Molecular basis of differential selectivity of cyclobutyl-substituted imidazole inhibitors against CDKs: insights for rational drug design.

Cyclin-dependent kinases (CDKs) belong to the CMGC subfamily of protein kinases and play crucial roles in eukaryotic cell division cycle. At least seven different CDKs have been reported to be implicated in the cell cycle regulation in vertebrates. These CDKs are highly homologous and contain a conserved catalytic core. This makes the design of inhibitors specific for a particular CDK difficult. There is, however, growing need for CDK5 specific inhibitors to treat various neurodegenerative diseases. Recently, cis-substituted cyclobutyl-4-aminoimidazole inhibitors have been identified as potent CDK5 inhibitors that gave up to 30-fold selectivity over CDK2. Available IC50 values also indicate a higher potency of this class of inhibitors over commercially available drugs, such as roscovitine.
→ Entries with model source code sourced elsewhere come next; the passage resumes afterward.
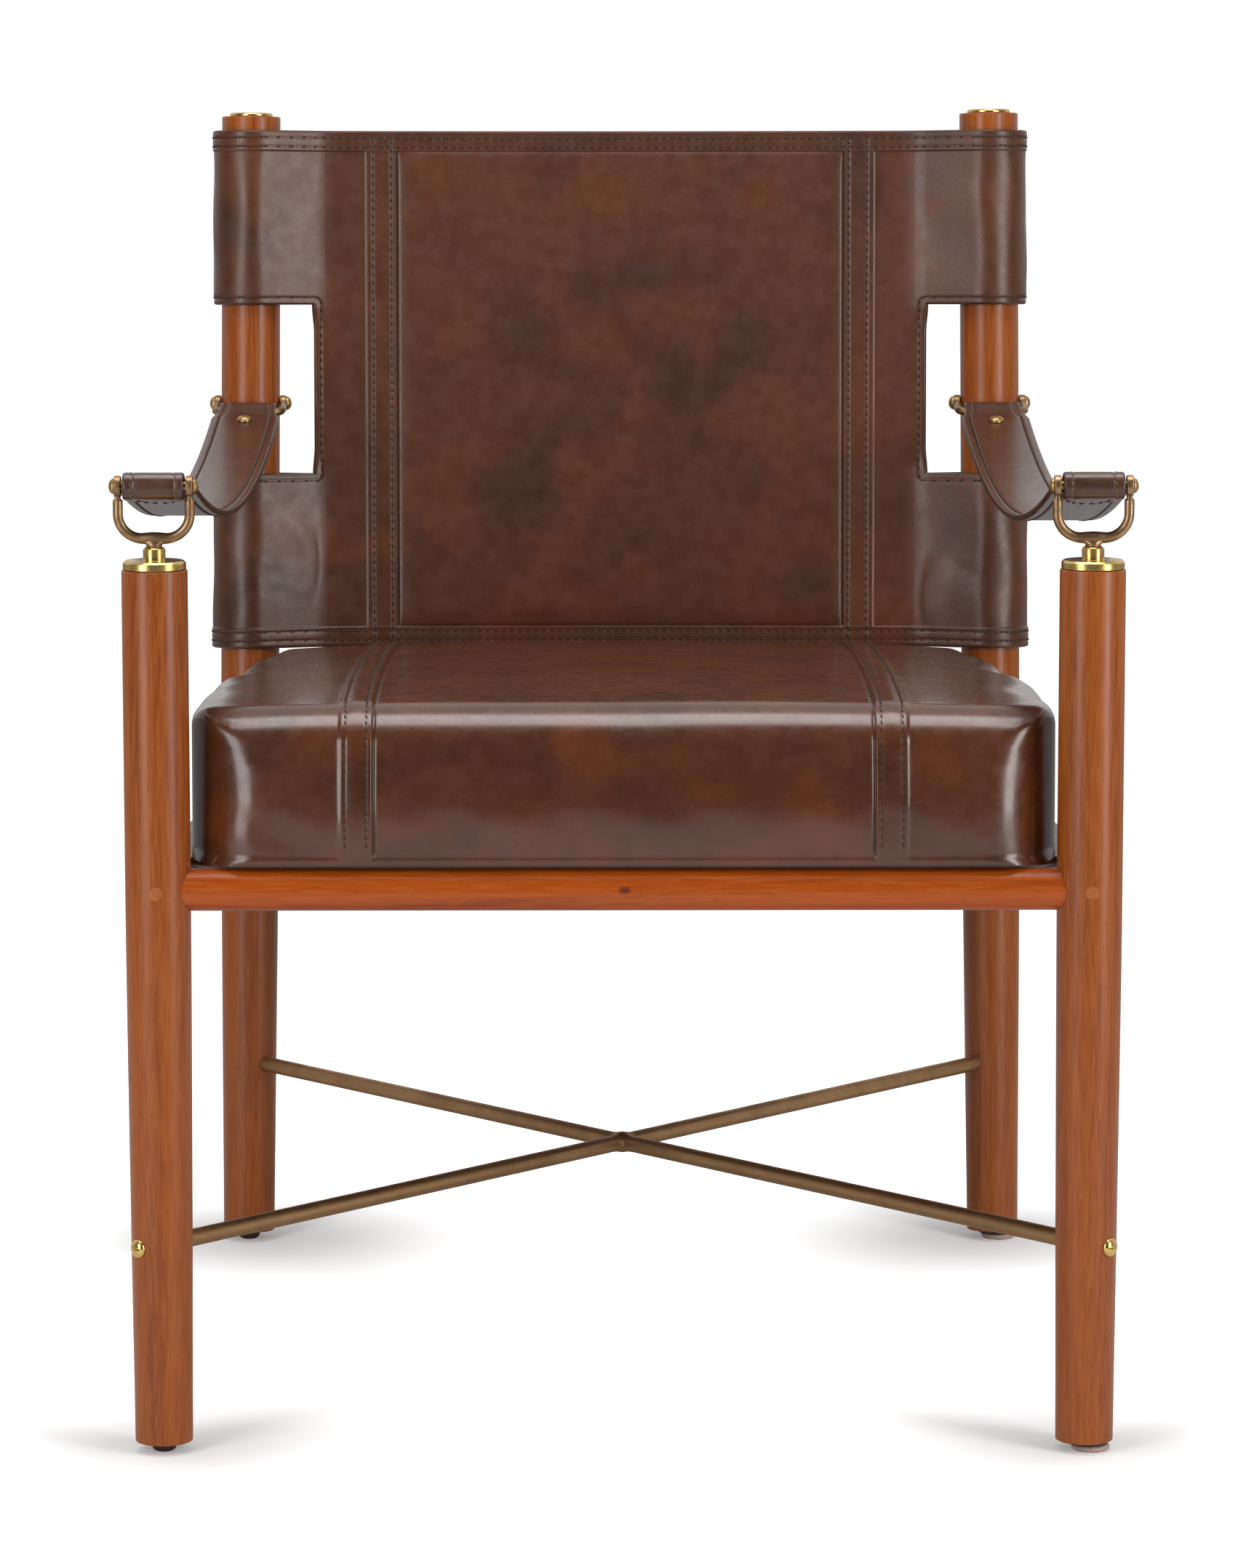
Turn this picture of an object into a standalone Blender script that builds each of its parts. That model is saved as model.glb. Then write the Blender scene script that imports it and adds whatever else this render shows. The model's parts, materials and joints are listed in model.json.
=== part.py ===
"""Campaign lounge chair: a turned hardwood frame that carries a slung leather back,
a loose leather seat cushion on a leather deck, and strap arms hung between brass
shackles on the front legs and brass brackets on the rear posts.

Metres, +Z up, the chair faces -Y, and left and right are those of someone who
looks at its front. The origin is on the floor, under the middle of the chair.
"""
import math

import bmesh
import bpy
from mathutils import Matrix, Vector

# Clearances
GAP = 0.0003
OVERRUN = 0.002
MERGE = 0.00001

# Front legs
LEG_HALF_SPACING = 0.2894
LEG_RADIUS = 0.0204
LEG_FOOT_RADIUS = 0.0180
LEG_HEIGHT = 0.5563
EDGE_EASE = 0.0010

# Rear posts, whose heights are measured along the raked post
POST_HALF_SPACING = 0.2746
POST_RADIUS = 0.0212
POST_FOOT_RADIUS = 0.0185
LEFT_POST_HEIGHT = 0.8234
RIGHT_POST_HEIGHT = 0.8257
POST_HEIGHTS = {-1: LEFT_POST_HEIGHT, 1: RIGHT_POST_HEIGHT}
POST_FOOT_DEPTH = 0.6305
POST_RAKE = math.radians(2.89)
POST_LEAN = math.radians(0.453)
TAPER_EXPONENT = 1.3
TAPER_STEPS = 5

# Rails, tenons and the pegs that lock the cross rails
RAIL_HEIGHT = 0.3568
REAR_RAIL_HEIGHT = 0.3262
RAIL_RADIUS = 0.0133
TENON_RADIUS = 0.0080
CROSS_TENON_PAST_AXIS = 0.0090
SIDE_TENON_SHORT_OF_AXIS = 0.0105
PEG_RADIUS = 0.0042
PEG_PROUD = 0.0002

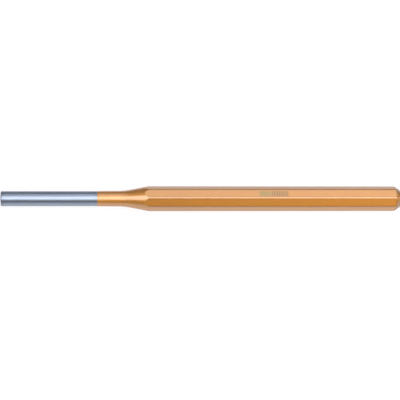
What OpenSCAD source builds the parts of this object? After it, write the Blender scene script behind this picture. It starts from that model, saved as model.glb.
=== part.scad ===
/* [Overall] */
// Length from the working face to the crown of the struck end, lacquer included
overall_l = 210; // [180:1:260]

/* [Pin] */
// Diameter of the ground pin, a little under the 8 mm hole that it follows
pin_d = 7.8; // [5:0.1:9]
// Length of the pin that is ground bright, from the working face to the lacquer
pin_l = 49.5; // [30:0.5:60]
// Edge break round the working face
tip_chamfer = 0.4; // [0.1:0.1:1]

/* [Neck and flare] */
// Length of the neck, from the ground pin to where the flare's cone would meet it
neck_l = 14.2; // [12:0.2:30]
// How much thicker the neck is at the flare than at the ground pin, on the diameter
neck_taper = 0.14; // [0.1:0.02:0.4]
// Angle between the flare's cone and the axis, in degrees
flare_angle = 11; // [7:0.5:20]
// Radius of the hollow blend between the neck and the cone
flare_blend_r = 36; // [10:1:50]

/* [Shank] */
// Width across the flats of the octagonal steel bar
across_flats = 12; // [11:0.5:16]
// Radius rolled along each corner of the bar
corner_r = 1; // [0.4:0.1:1.6]

/* [Struck end] */
// Angle between the struck end's chamfer and the axis, in degrees
head_angle = 32; // [25:1:45]
// Radius where the chamfer meets the crown
crown_rim_r = 4.7; // [3.6:0.1:5.2]
// Radius of the crowned face that the hammer hits
crown_r = 18; // [12:1:40]

/* [Lacquer] */
// Thickness of the lacquer film
lacquer_t = 0.08; // [0.06:0.01:0.2]
// Thickness of the film at its front edge
lacquer_edge_t = 0.03; // [0.02:0.01:0.05]
// Length over which the film thins towards its front edge
lacquer_feather_l = 0.6; // [0.2:0.1:1.2]

/* [Hidden] */
$fn = 96;

bar_sides = 8;
side_angle = 360 / bar_sides;
corner_steps = 6;
blend_steps = 10;
// How far an outline runs past the surface that trims it
overrun = 1;

pin_r = pin_d / 2;
neck_r = pin_r + neck_taper / 2;
steel_l = overall_l - lacquer_t;
corner_centre_r = (across_flats / 2 - corner_r) / cos(side_angle / 2);
// Past this radius the turned outline lies outside the bar's corners and cuts nothing
turned_r = across_flats / 2 / cos(side_angle / 2) + overrun;

// Points of the outline are [radius, distance from the working face]
pin_end = [pin_r, pin_l];
blend_centre = [neck_r + flare_blend_r,
                pin_l + neck_l - flare_blend_r * tan(flare_angle / 2)];
crown_centre = [0, steel_l - crown_r];
crown_rim = crown_centre + [crown_rim_r, sqrt(pow(crown_r, 2) - pow(crown_rim_r, 2))];

function on_blend(grow, angle) =
    blend_centre + (flare_blend_r - grow) * [-cos(angle), sin(angle)];
// A point of the neck's taper at distance y from the working face
function on_neck(grow, y) =
    let (share = (y - pin_l) / (blend_centre.y - pin_l))
    [pin_r + share * (neck_r - pin_r) + grow, y];
// A point on the struck end's chamfer, with a film of thickness grow on it
function on_chamfer(grow) =
    crown_rim + grow * [cos(head_angle), sin(head_angle)];
// Where a cone through the point from, at that angle to the axis, has radius to_r
function cone_at_radius(from, angle, to_r) =
    [to_r, from.y + (to_r - from.x) / tan(angle)];
// Where it is at distance to_y from the working face
function cone_at_distance(from, angle, to_y) =
    [from.x + (to_y - from.y) * tan(angle), to_y];

// Half outline from the neck's blend to past the crown, with a film of thickness grow on it
function flare_to_head(grow) =
    let (end_y = steel_l + grow + overrun)
    [for (step = [0 : blend_steps]) on_blend(grow, step * flare_angle / blend_steps),
     cone_at_radius(on_blend(grow, flare_angle), flare_angle, turned_r),
     cone_at_radius(on_chamfer(grow), -head_angle, turned_r),
     cone_at_distance(on_chamfer(grow), -head_angle, end_y),
     [0, end_y]];

// Solid turned along the X axis from a half outline
module turned(outline) {
    rotate([0, 90, 0])
        rotate_extrude()
            polygon(outline);
}

// Octagonal bar with rolled corners, two flats level, with a film of thickness grow on it
module octagonal_bar(grow) {
    rotate([0, 90, 0])
        translate([0, 0, -overrun])
            linear_extrude(overall_l + 2 * overrun)
                polygon([for (corner = [0 : bar_sides - 1], step = [0 : corner_steps])
                    let (middle = (corner + 1 / 2) * side_angle,
                         turn = (corner + step / corner_steps) * side_angle)
                    corner_centre_r * [cos(middle), sin(middle)]
                        + (corner_r + grow) * [cos(turn), sin(turn)]]);
}

// What the crowned face takes off the end of the bar
module above_crown(grow) {
    rotate([0, 90, 0])
        rotate_extrude()
            translate(crown_centre)
                difference() {
                    square([turned_r, crown_r + grow + 2 * overrun]);
                    circle(r = crown_r + grow);
                }
}

// Neck, flare, bar, chamfer and crown: front holds the outline's points ahead of the blend
module forging(front, grow) {
    difference() {
        intersection() {
            turned(concat(front, flare_to_head(grow)));
            octagonal_bar(grow);
        }
        above_crown(grow);
    }
}

// Working end of the forging, ground to size and left bright
module ground_pin() {
    color("lightsteelblue")
        turned([[0, 0],
                [pin_r - tip_chamfer, 0],
                [pin_r, tip_chamfer],
                pin_end,
                [0, pin_l]]);
}

// The rest of the forging: tapered neck, flare, octagonal shank and struck end
module forged_shank() {
    color("dimgray")
        forging([[0, pin_l], pin_end], 0);
}

// Lacquer film on everything behind the bright pin
module lacquer_coat() {
    color("peru")
        difference() {
            forging([[0, pin_l],
                     pin_end + [lacquer_edge_t, 0],
                     on_neck(lacquer_t, pin_l + lacquer_feather_l)],
                    lacquer_t);
            forging([[0, pin_l - overrun], pin_end - [0, overrun], pin_end], 0);
        }
}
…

To understand the molecular basis of higher potency and selectivity of these inhibitors, here, we present molecular dynamics simulation results of CDK5/p25 and CDK2/CyclinE complexed with a series of cyclobutyl-substituted imidazole inhibitors and roscovitine. The atomic details of the stereospecificity and selectivity of these inhibitors are obtained from energetics and binding characteristics to the CDK binding pocket. The study not only complements the experimental findings, but also provides a wealth of detailed information that could help the structure-based drug designing processes.